═══ Stored data ═══
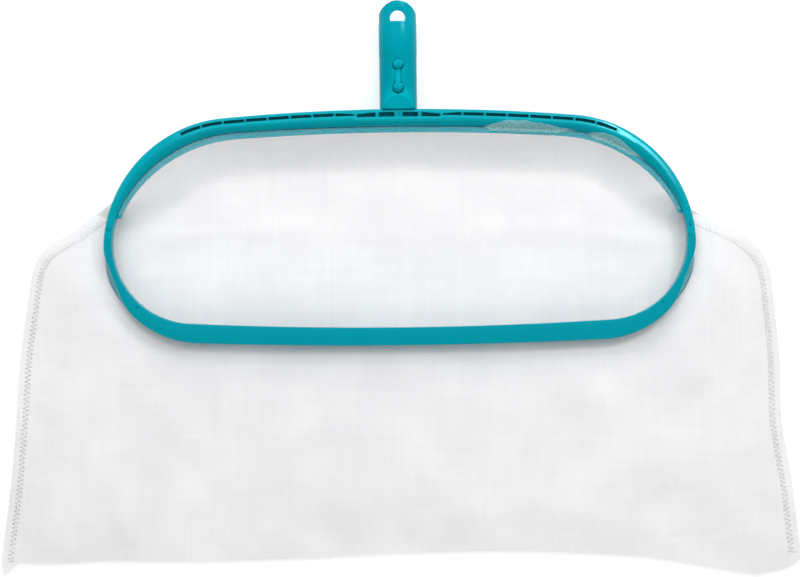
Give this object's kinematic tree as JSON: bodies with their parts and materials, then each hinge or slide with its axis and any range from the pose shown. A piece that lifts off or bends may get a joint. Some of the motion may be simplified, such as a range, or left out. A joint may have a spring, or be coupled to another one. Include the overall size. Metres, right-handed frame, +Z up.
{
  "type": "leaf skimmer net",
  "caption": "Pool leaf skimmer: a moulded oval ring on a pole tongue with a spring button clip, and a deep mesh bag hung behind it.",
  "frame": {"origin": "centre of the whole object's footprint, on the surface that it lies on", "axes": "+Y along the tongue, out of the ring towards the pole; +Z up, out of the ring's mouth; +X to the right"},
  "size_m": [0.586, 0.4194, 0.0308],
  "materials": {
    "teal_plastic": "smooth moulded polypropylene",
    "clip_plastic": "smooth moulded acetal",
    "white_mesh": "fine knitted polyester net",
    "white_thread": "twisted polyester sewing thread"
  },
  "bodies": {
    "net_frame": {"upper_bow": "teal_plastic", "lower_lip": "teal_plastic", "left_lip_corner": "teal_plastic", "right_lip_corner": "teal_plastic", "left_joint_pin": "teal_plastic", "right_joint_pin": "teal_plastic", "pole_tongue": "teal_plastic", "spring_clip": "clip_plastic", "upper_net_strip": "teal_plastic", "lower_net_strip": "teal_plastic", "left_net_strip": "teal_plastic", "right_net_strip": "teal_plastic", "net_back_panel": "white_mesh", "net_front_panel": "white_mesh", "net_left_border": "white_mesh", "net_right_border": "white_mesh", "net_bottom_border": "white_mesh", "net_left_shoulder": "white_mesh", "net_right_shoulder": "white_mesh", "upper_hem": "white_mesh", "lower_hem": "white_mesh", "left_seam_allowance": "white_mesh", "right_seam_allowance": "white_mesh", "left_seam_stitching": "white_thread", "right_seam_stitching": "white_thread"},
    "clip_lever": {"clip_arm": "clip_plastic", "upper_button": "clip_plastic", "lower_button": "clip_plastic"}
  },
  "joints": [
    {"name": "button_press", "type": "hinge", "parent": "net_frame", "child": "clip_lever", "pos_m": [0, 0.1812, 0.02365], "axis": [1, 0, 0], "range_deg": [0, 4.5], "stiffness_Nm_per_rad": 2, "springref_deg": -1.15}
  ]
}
═══
- Given task -
Reproduce the listing shown above in its entirety, exactly.

- Finished exercise -
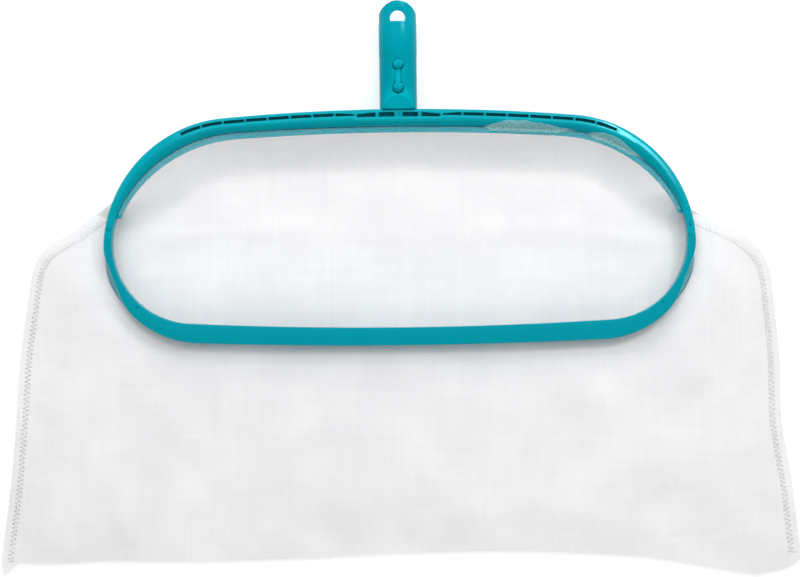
Give this object's kinematic tree as JSON: bodies with their parts and materials, then each hinge or slide with its axis and any range from the pose shown. A piece that lifts off or bends may get a joint. Some of the motion may be simplified, such as a range, or left out. A joint may have a spring, or be coupled to another one. Include the overall size. Metres, right-handed frame, +Z up.
{
  "type": "leaf skimmer net",
  "caption": "Pool leaf skimmer: a moulded oval ring on a pole tongue with a spring button clip, and a deep mesh bag hung behind it.",
  "frame": {"origin": "centre of the whole object's footprint, on the surface that it lies on", "axes": "+Y along the tongue, out of the ring towards the pole; +Z up, out of the ring's mouth; +X to the right"},
  "size_m": [0.586, 0.4194, 0.0308],
  "materials": {
    "teal_plastic": "smooth moulded polypropylene",
    "clip_plastic": "smooth moulded acetal",
    "white_mesh": "fine knitted polyester net",
    "white_thread": "twisted polyester sewing thread"
  },
  "bodies": {
    "net_frame": {"upper_bow": "teal_plastic", "lower_lip": "teal_plastic", "left_lip_corner": "teal_plastic", "right_lip_corner": "teal_plastic", "left_joint_pin": "teal_plastic", "right_joint_pin": "teal_plastic", "pole_tongue": "teal_plastic", "spring_clip": "clip_plastic", "upper_net_strip": "teal_plastic", "lower_net_strip": "teal_plastic", "left_net_strip": "teal_plastic", "right_net_strip": "teal_plastic", "net_back_panel": "white_mesh", "net_front_panel": "white_mesh", "net_left_border": "white_mesh", "net_right_border": "white_mesh", "net_bottom_border": "white_mesh", "net_left_shoulder": "white_mesh", "net_right_shoulder": "white_mesh", "upper_hem": "white_mesh", "lower_hem": "white_mesh", "left_seam_allowance": "white_mesh", "right_seam_allowance": "white_mesh", "left_seam_stitching": "white_thread", "right_seam_stitching": "white_thread"},
    "clip_lever": {"clip_arm": "clip_plastic", "upper_button": "clip_plastic", "lower_button": "clip_plastic"}
  },
  "joints": [
    {"name": "button_press", "type": "hinge", "parent": "net_frame", "child": "clip_lever", "pos_m": [0, 0.1812, 0.02365], "axis": [1, 0, 0], "range_deg": [0, 4.5], "stiffness_Nm_per_rad": 2, "springref_deg": -1.15}
  ]
}